Single-cell transcriptome analysis of human, marmoset and mouse embryos reveals common and divergent features of preimplantation development
Giuliano Giuseppe Stirparo,
Posted 07 Aug 2018
bioRxiv DOI: 10.1101/385815 (published DOI: 10.1242/dev.167833)
Posted 07 Aug 2018
The mouse embryo is the canonical model for mammalian preimplantation development. Recent advances in single-cell profiling allow detailed analysis of embryogenesis in other eutherian species, including human, to distinguish conserved from divergent regulatory programs and signalling pathways in the rodent paradigm. Here, we identify and compare transcriptional features of human, marmoset and mouse embryos by single-cell RNA-seq.
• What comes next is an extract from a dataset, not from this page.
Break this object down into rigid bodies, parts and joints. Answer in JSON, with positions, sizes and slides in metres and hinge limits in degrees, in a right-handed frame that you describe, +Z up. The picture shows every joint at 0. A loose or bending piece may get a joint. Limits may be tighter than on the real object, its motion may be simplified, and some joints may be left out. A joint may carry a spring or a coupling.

Zygotic genome activation correlates with the presence of Polycomb Repressive Complexes in all three species, while ribosome biogenesis emerges as a predominant attribute in primate embryos, supporting prolonged translation of maternally deposited RNAs. We find that transposable element expression signatures are species-, stage- and lineage-specific. The pluripotency network in the primate epiblast lacks certain regulators operative in mouse, but encompasses WNT components and genes associated with trophoblast specification. Sequential activation of GATA6, SOX17 and GATA4 markers of primitive endoderm identity is conserved in primates. Unexpectedly, OTX2 is also associated with primitive endoderm specification in human and nonhuman primate blastocysts. Our cross-species analysis demarcates both conserved and primate-specific features of preimplantation development and underscores the molecular adaptability of early mammalian embryogenesis.